В 2013 году из союзов писателей Северной и Южной Осетии был создан единый Союз писателей Осетии. Между тем, говоря о современном состоянии осетинской литературы, невозможно избавиться от ощущения некоторого упадка. И дело не только во всеобщей тенденции размывания национальной идентичности, которая, по мнению осетинского критика и литературоведа Изеты Мамион, затронула практически весь Северный Кавказ, но и в отсутствии мотивации писать на родном языке. Изета Мамион с горечью констатирует, что золотой век осетинской литературы миновал. Последние зубры изящной словесности покидают наш мир.

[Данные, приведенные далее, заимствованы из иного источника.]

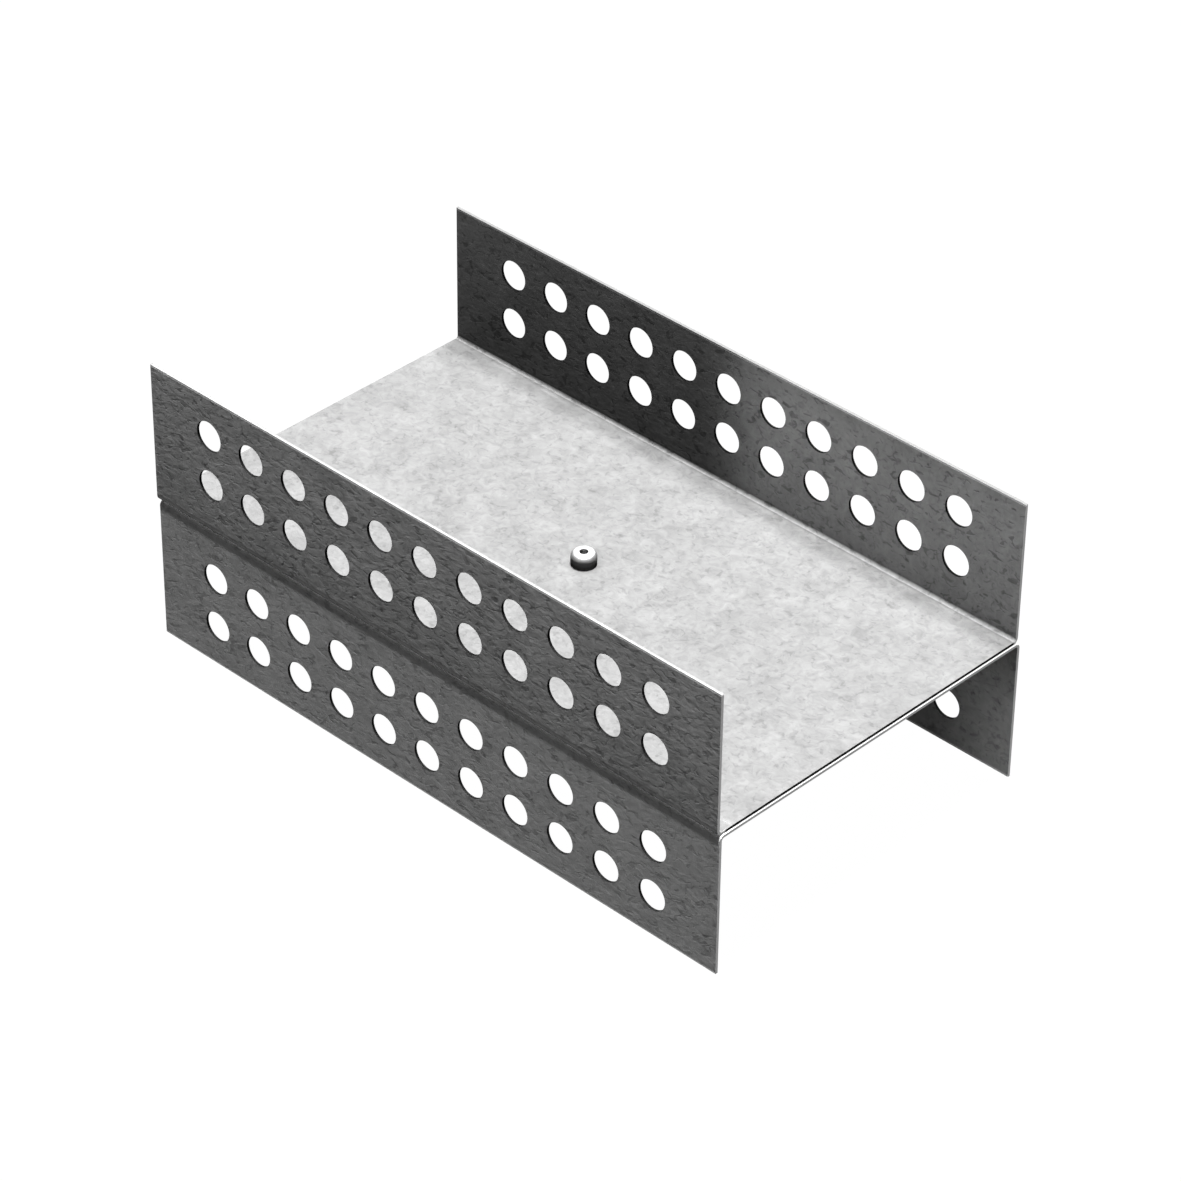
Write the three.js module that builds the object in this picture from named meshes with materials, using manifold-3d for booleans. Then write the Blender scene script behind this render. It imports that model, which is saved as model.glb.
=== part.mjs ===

После военного конфликта 2008 года в осетинской литературе появились новые писатели. Некоторые из них пишут по-русски и делают это весьма достойно. Такие имена, как Алан Черчесов, Ирлан Хугаев, Тамерлан Тадтаев и другие, на слуху у русскоязычных читателей. Их печатают московские толстые журналы, называя представителями современной осетинской литературы, в чём лично я сомневаюсь. Разумеется, известны примеры высшей экзофонии (термин введён немецкими литературоведами в 2007 году), когда пишущие не на родном языке вносили существенный вклад в сокровищницу словесности. Это и Кафка, писавший на немецком, и двуязычные Набоков и Кундера, и многие другие. Однако Кафка был евреем, жившим в чешскоязычной среде, и вряд ли перед ним стояла проблема сохранения родного языка. Что же касается Набокова и Кундеры, то они создали себе имя задолго до того, как первый написал по-английски «Лолиту», а второй по-французски – «Неспешность». В любом случае каждый из них, на наш скромный взгляд, руководствовался не желанием обогатить английский и французский языки, а выражать свои мысли сообразно поставленным целям – лаконично и ёмко. Бродский, кстати, был русским поэтом и англоязычным эссеистом, настаивавшим на том, что два языка всегда играют друг с другом, между ними происходит интерференция, традиции сталкиваются, и этим необходимо пользоваться.
Итак, утверждать, что русскоязычные писатели способствуют развитию осетинского языка, который Мартин Хайдеггер определял как «дом бытия», не приходится. Но обвинять их в том, что они игнорируют проблему исчезновения осетинского языка, – также неправомерно.
Следует отметить, что переводы представленных нами осетинских авторов выполнены достаточно профессионально. В них бережно сохранены и колорит, и языковые особенности оригинала, чтобы русский читатель получил адекватное представление о современной осетинской литературе.